Task prompt:
Below is a listing; reproduce each line of it exactly.

— Start —

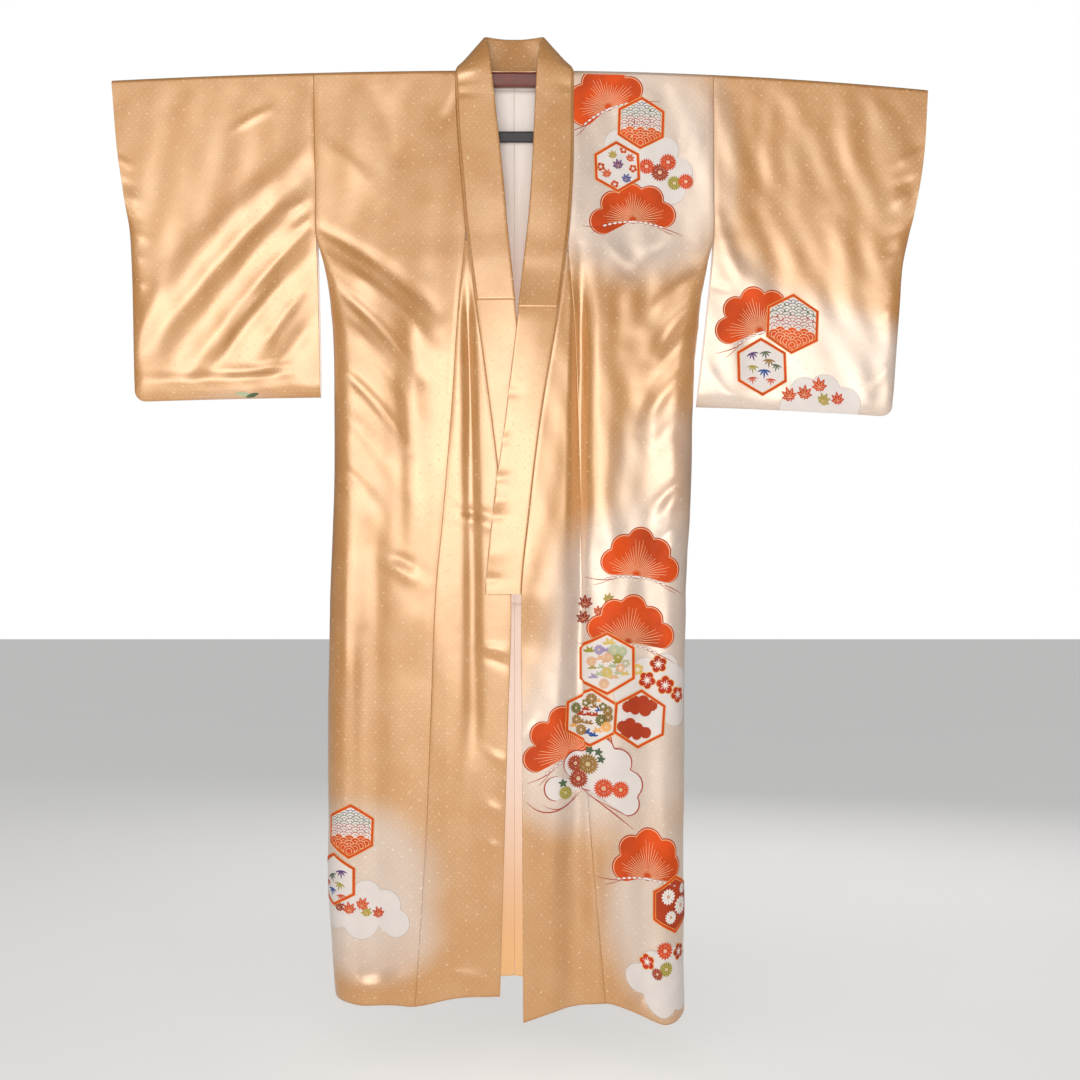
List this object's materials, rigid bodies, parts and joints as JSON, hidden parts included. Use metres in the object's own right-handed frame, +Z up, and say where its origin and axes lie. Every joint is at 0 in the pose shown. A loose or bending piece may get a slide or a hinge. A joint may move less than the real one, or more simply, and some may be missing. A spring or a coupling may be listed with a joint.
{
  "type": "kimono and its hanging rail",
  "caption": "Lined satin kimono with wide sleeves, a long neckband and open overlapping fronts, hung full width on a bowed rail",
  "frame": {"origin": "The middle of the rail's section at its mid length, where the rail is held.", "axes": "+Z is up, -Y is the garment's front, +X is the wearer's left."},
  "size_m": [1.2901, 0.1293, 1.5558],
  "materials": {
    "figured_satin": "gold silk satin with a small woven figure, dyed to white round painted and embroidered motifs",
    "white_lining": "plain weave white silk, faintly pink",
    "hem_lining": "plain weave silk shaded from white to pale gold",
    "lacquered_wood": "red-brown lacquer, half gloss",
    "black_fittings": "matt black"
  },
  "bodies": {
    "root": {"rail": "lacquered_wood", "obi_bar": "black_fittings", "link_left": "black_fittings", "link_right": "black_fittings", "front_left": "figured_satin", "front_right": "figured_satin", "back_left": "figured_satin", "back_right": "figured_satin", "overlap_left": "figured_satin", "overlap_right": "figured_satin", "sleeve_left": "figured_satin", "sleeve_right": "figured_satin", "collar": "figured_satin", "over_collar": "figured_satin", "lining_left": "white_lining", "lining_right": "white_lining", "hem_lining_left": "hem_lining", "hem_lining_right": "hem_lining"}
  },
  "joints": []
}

— End —

Result below:
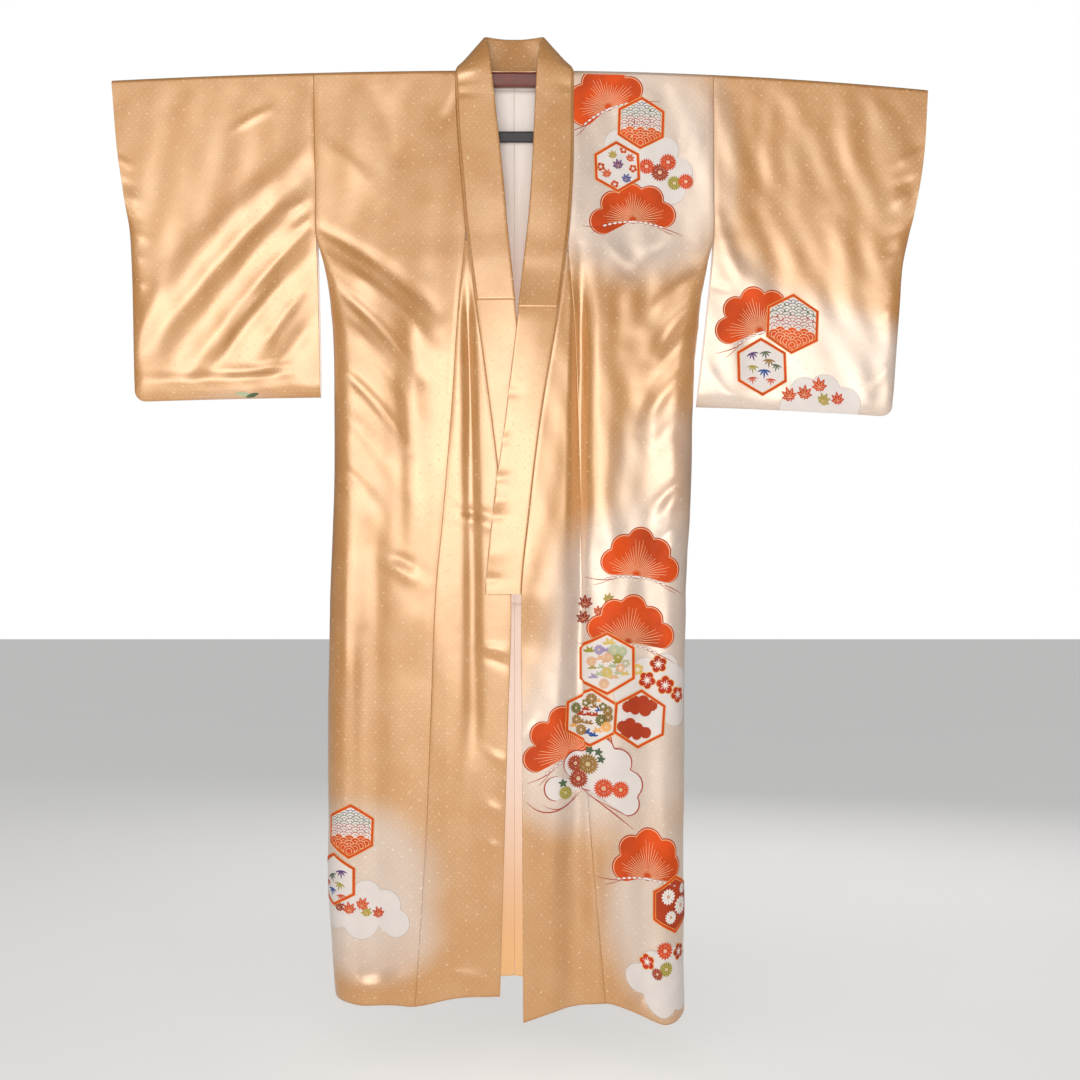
List this object's materials, rigid bodies, parts and joints as JSON, hidden parts included. Use metres in the object's own right-handed frame, +Z up, and say where its origin and axes lie. Every joint is at 0 in the pose shown. A loose or bending piece may get a slide or a hinge. A joint may move less than the real one, or more simply, and some may be missing. A spring or a coupling may be listed with a joint.
{
  "type": "kimono and its hanging rail",
  "caption": "Lined satin kimono with wide sleeves, a long neckband and open overlapping fronts, hung full width on a bowed rail",
  "frame": {"origin": "The middle of the rail's section at its mid length, where the rail is held.", "axes": "+Z is up, -Y is the garment's front, +X is the wearer's left."},
  "size_m": [1.2901, 0.1293, 1.5558],
  "materials": {
    "figured_satin": "gold silk satin with a small woven figure, dyed to white round painted and embroidered motifs",
    "white_lining": "plain weave white silk, faintly pink",
    "hem_lining": "plain weave silk shaded from white to pale gold",
    "lacquered_wood": "red-brown lacquer, half gloss",
    "black_fittings": "matt black"
  },
  "bodies": {
    "root": {"rail": "lacquered_wood", "obi_bar": "black_fittings", "link_left": "black_fittings", "link_right": "black_fittings", "front_left": "figured_satin", "front_right": "figured_satin", "back_left": "figured_satin", "back_right": "figured_satin", "overlap_left": "figured_satin", "overlap_right": "figured_satin", "sleeve_left": "figured_satin", "sleeve_right": "figured_satin", "collar": "figured_satin", "over_collar": "figured_satin", "lining_left": "white_lining", "lining_right": "white_lining", "hem_lining_left": "hem_lining", "hem_lining_right": "hem_lining"}
  },
  "joints": []
}